Suppose that M is a strictly convex hypersurface in the (n + 1)-dimensional Euclidean space 𝔼ⁿ⁺¹ with the origin o in its convex side and with the outward unit normal N. For a fixed point p ∈ M and a positive constant t, we put 𝚽_t the hyperplane parallel to the tangent hyperplane 𝚽 at p and passing through the point q = p - tN(p). We consider the region cut from M by the parallel hyperplane 𝚽_t, and denote by I_p(t) the (n + 1)-dimensional volume of the convex hull of the region and the origin o. Then Schneider's characterization theorem for ellipsoids states that among centrally symmetric, strictly convex and closed surfaces in the 3-dimensional Euclidean space 𝔼³, the ellipsoids are the only ones satisfying I_p(t) = 𝜙(p)t, where 𝜙 is a function defined on M. Recently, the characterization theorem was extended to centrally symmetric, strictly convex and closed hypersurfaces in 𝔼ⁿ⁺¹ satisfying for a constant 𝛽, I_p(t) = 𝜙(p)t^𝛽. In this paper, we study the volume I_p(t) of a strictly convex and complete hypersurface in 𝔼ⁿ⁺¹ with the origin o in its convex side.

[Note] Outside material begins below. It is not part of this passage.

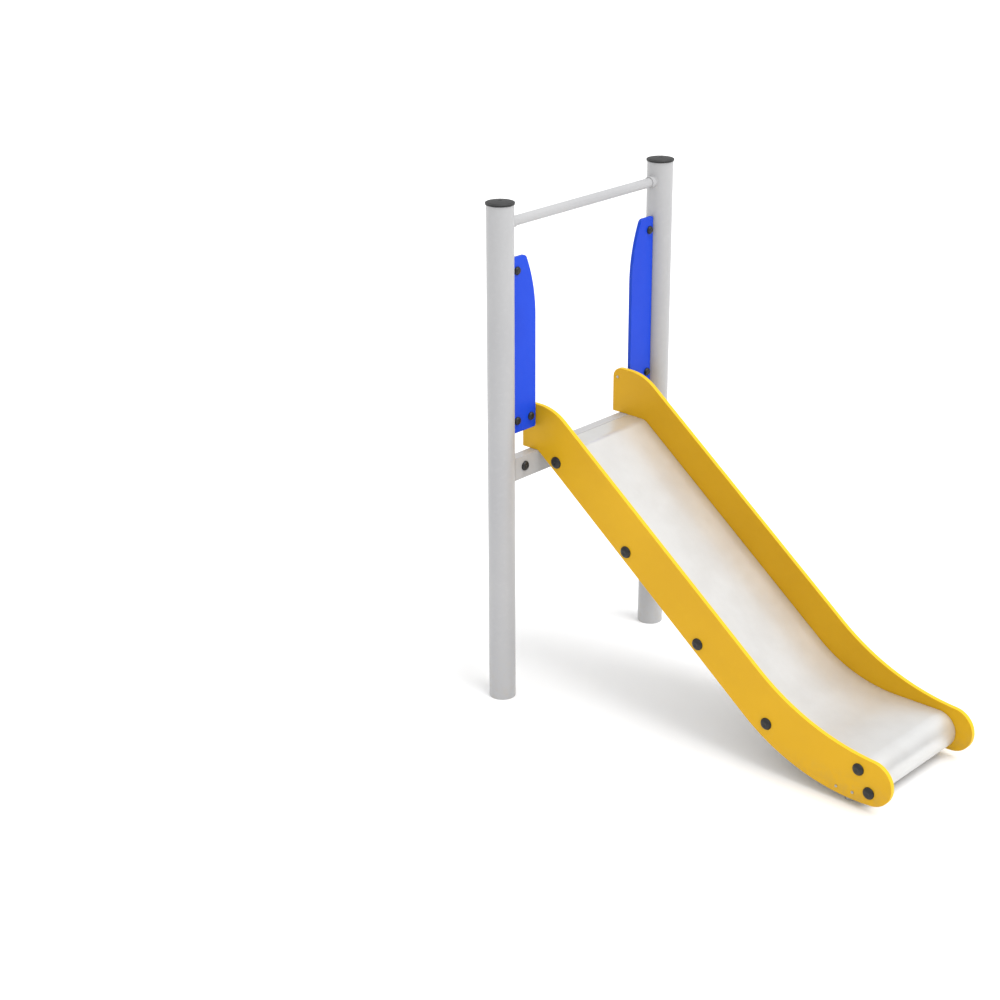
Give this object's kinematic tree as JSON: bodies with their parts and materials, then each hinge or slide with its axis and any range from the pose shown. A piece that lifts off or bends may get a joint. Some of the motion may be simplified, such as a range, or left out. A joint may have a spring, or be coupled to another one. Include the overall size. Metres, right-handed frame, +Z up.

As a result, first of all we extend the characterization theorem to strictly convex and closed (not necessarily centrally symmetric) hypersurfaces in 𝔼ⁿ⁺¹ satisfying I_p(t) = 𝜙(p)t^𝛽. After that we generalize the characterization theorem to strictly convex and complete (not necessarily closed) hypersurfaces in 𝔼ⁿ⁺¹ satisfying I_p(t) = 𝜙(p)t^𝛽.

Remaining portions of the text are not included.